The truth is that Iraq wants peace with everyone.
Con Irán, con Estados Unidos, con todos.
With Iran, with the United States, with everyone.
That is Iraq's fundamental foreign policy position.
Strategic ambiguity, if you want to be diplomatic about it.
Playing both sides, if you're being less diplomatic.
But honestly, given where they sit geographically, it's hard to blame them.
Mira, si Irak elige un lado, tiene un enemigo grande.
Look, if Iraq chooses a side, it has one big enemy.
Es mejor no elegir.
It's better not to choose.
The extraordinary thing is that Iraq has actually managed to maintain that position through some of the most volatile years in the region's modern history.
The ISIS crisis.
The proxy wars.
The Iranian-American tensions.
Being the pivot point between hostile powers is exhausting, but Baghdad has somehow kept the country mostly together.
Sí.
Yes.
Irak existe todavía.
Iraq still exists.
Con todos sus problemas, existe.
With all its problems, it exists.
And that's the thing people forget.
In 2006, in 2014, there were serious analysts who said Iraq was going to fragment, just split into three countries along sectarian lines.
It didn't.
Imperfectly, painfully, expensively, it stayed together.
And this election, this quiet, lopsided, pre-negotiated election, is in a strange way a sign of that.
Bueno, para el mundo Irak es petróleo y guerra.
Well, for the world Iraq is oil and war.
Pero Irak también es historia, cultura, política.
But Iraq is also history, culture, politics.
Look, I've said this before and I'll keep saying it.
Mesopotamia.
Baghdad was the intellectual capital of the world for centuries.
The Abbasid Caliphate, the House of Wisdom.
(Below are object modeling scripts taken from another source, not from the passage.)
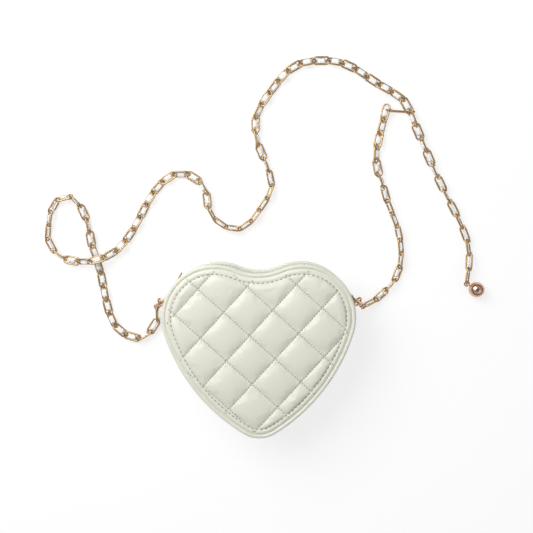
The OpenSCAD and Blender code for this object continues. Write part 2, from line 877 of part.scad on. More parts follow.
module edge_form() {
  rings = [for (k = [0:len(edge_in_shares) - 1])
    [for (q = heart(edge_inset + edge_in_shares[k] * edge_run))
      [q[0], q[1], k == 0 ? panel_z : bag_d + edge_up_shares[k] * pillow_h]]];
  n = len(rings[0]);
  m = len(rings);
  base = [for (i = [n - 1:-1:0]) i];
  crown = [for (i = [0:n - 1]) n * (m - 1) + i];
  sides = [for (k = [0:m - 2], i = [0:n - 1]) let (j = (i + 1) % n)
    each [[n * k + i, n * k + n + i, n * k + n + j], [n * k + i, n * k + n + j, n * k + j]]];
  polyhedron([for (r = rings, q = r) q], concat([base], [crown], sides), convexity = 6);
}

module front_panel() {
  color("ivory")
    union() {
      heart_slab(panel_inset, panel_z, bag_d);
      intersection() {
        ribs(45 + quilt_turn);
        ribs(quilt_turn - 45);
        edge_form();
      }
    }
}

module front_piping() {
  color("ivory")
    piping(front_piping_z);
}

module front_wadding() {
  color("white")
    heart_slab(board_inset, wadding_z, panel_z);
}

module front_board() {
  color("tan")
    heart_slab(board_inset, front_board_z, wadding_z);
}

module front_lining() {
  color("gainsboro")
    heart_slab(board_inset, front_lining_z, front_board_z);
}

back_panel();
back_piping();
back_board();
back_lining();
lower_gusset();
gusset_lining();
rear_gusset_strip();
rear_zip_tape();
rear_zip_teeth();
zip_end_stops();
left_ring_tab();
right_ring_tab();
left_snap_hook();
right_snap_hook();
left_chain_links();
right_chain_links();
left_woven_strip();
right_woven_strip();
closure_hook();
front_panel();
front_piping();
front_wadding();
front_board();
front_lining();
front_gusset_strip();
front_zip_tape();
front_zip_teeth();
zip_slider();
zip_pull();
left_d_ring();
right_d_ring();
left_snap_gate();
right_snap_gate();
charm_eye();
ball_charm();
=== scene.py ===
"""Heart shaped quilted purse with a woven chain belt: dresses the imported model
and sets it on a pale studio floor. Metres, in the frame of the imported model."""

import math

import bpy
from bpy.props import FloatProperty, FloatVectorProperty, IntProperty, PointerProperty
from mathutils import Matrix, Vector, noise
from mathutils.bvhtree import BVHTree
from mathutils.kdtree import KDTree


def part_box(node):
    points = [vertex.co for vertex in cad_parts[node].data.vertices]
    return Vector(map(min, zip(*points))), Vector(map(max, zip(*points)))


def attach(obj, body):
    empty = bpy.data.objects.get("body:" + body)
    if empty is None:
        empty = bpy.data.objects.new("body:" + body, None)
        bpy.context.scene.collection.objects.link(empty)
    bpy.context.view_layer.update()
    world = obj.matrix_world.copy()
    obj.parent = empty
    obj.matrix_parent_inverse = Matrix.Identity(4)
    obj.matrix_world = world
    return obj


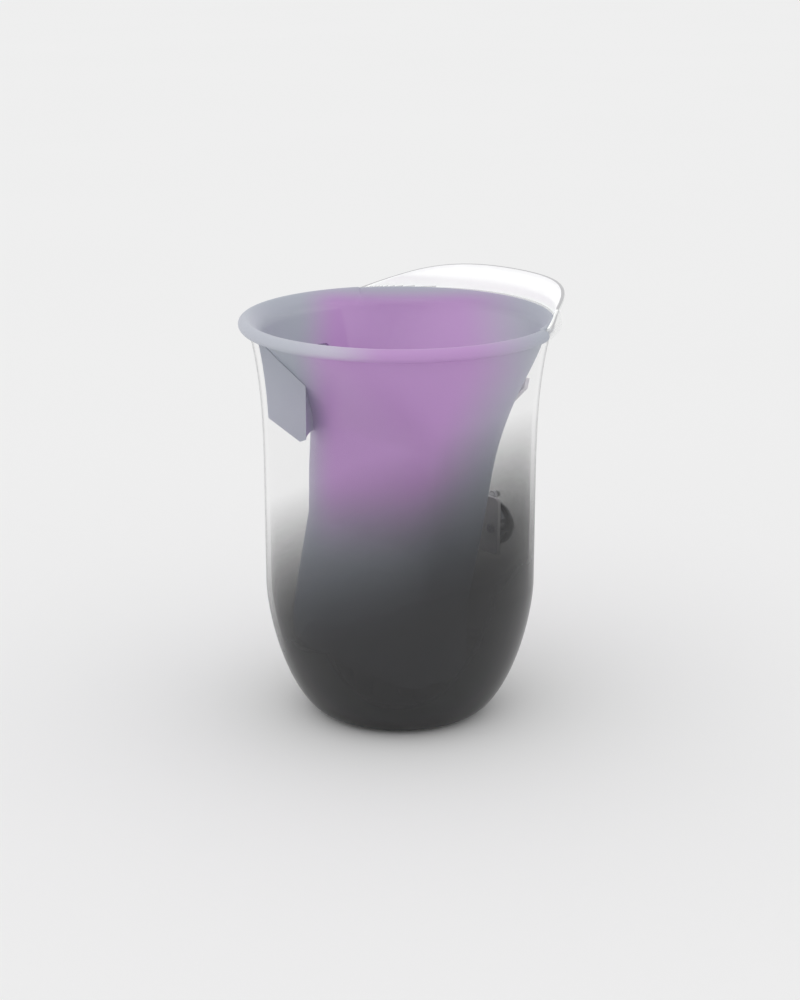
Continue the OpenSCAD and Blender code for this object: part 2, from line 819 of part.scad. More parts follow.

The reduction of that country to a single news category, which is usually conflict, is one of the great journalistic failures of my lifetime.
So I'm glad we talked about this one today.
Sí.
Yes.
Irak tiene un presidente nuevo.
Iraq has a new president.
El mundo continúa.
The world continues.
Y nosotros aprendemos español.
And we learn Spanish.
We learn Spanish.
And maybe, just a little bit, we learn Iraq too.
That's it for today.
Nizar Amidi, new president of Iraq, and a country that keeps defying the predictions made about it.